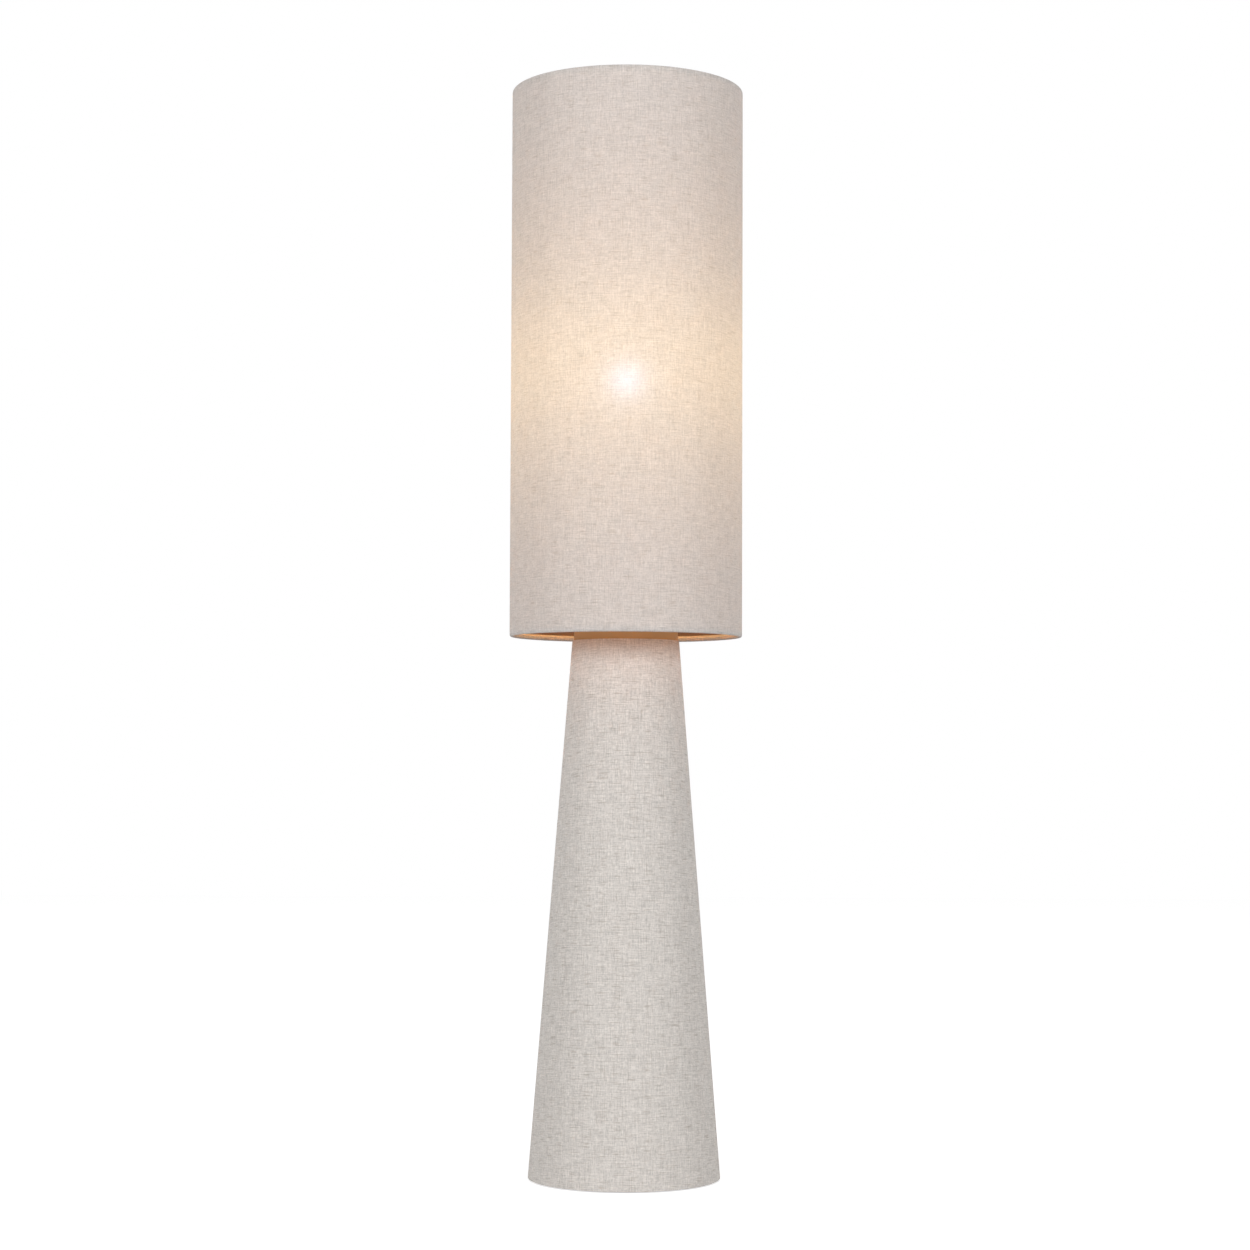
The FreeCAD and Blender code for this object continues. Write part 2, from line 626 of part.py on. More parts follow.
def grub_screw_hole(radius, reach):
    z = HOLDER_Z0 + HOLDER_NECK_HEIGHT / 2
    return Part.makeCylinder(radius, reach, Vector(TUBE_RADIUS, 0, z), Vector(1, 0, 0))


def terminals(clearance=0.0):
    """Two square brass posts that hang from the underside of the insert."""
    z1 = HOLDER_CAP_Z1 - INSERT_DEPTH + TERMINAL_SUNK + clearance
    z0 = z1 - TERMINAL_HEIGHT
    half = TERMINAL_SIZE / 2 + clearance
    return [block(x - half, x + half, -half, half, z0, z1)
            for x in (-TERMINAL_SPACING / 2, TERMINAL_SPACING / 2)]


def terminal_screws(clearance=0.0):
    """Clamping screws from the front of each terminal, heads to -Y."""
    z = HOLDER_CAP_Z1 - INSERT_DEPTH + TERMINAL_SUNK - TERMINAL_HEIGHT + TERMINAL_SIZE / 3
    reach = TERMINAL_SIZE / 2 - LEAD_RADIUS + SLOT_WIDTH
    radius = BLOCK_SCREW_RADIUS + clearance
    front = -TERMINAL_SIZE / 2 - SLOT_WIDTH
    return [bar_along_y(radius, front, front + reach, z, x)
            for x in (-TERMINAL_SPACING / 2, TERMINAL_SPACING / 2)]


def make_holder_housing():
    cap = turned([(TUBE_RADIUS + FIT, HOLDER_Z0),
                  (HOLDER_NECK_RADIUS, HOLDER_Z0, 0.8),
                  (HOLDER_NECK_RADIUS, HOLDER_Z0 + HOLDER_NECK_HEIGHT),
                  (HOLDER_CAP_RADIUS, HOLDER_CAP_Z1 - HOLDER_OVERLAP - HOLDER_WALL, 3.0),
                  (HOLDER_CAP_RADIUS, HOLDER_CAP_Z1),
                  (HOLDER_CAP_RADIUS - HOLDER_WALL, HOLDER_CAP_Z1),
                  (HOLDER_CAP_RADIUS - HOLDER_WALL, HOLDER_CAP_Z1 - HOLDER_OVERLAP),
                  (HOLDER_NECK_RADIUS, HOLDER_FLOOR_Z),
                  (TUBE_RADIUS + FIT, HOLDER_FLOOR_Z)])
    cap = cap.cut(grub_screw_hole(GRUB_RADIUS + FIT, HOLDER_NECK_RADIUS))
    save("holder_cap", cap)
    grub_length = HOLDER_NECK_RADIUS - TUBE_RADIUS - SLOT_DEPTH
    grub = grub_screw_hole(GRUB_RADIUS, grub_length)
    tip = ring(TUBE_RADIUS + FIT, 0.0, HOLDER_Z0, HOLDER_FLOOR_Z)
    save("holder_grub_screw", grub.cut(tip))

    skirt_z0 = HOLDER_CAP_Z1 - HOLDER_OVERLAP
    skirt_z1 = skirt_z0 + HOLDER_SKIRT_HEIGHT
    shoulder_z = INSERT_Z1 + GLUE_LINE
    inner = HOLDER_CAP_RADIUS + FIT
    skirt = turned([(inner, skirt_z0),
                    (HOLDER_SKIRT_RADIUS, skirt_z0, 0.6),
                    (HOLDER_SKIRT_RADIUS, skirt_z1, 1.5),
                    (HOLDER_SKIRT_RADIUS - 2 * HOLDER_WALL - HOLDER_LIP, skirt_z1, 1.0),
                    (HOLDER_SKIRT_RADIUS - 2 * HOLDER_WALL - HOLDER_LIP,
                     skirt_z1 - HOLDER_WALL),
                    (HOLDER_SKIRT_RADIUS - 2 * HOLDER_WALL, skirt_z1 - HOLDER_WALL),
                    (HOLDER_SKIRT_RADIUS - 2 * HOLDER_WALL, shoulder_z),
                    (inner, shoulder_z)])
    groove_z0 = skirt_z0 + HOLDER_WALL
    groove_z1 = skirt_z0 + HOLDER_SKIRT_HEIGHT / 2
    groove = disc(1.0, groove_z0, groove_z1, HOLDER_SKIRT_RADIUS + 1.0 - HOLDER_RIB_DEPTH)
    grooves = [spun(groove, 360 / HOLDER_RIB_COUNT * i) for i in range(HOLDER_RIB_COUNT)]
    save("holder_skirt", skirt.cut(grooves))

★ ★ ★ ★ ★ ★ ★

Task requirements →
Identify every line above with the string "from" in it. Copy those lines.

Exercise answer →
The FreeCAD and Blender code for this object continues. Write part 2, from line 626 of part.py on. More parts follow.
    """Two square brass posts that hang from the underside of the insert."""
    """Clamping screws from the front of each terminal, heads to -Y."""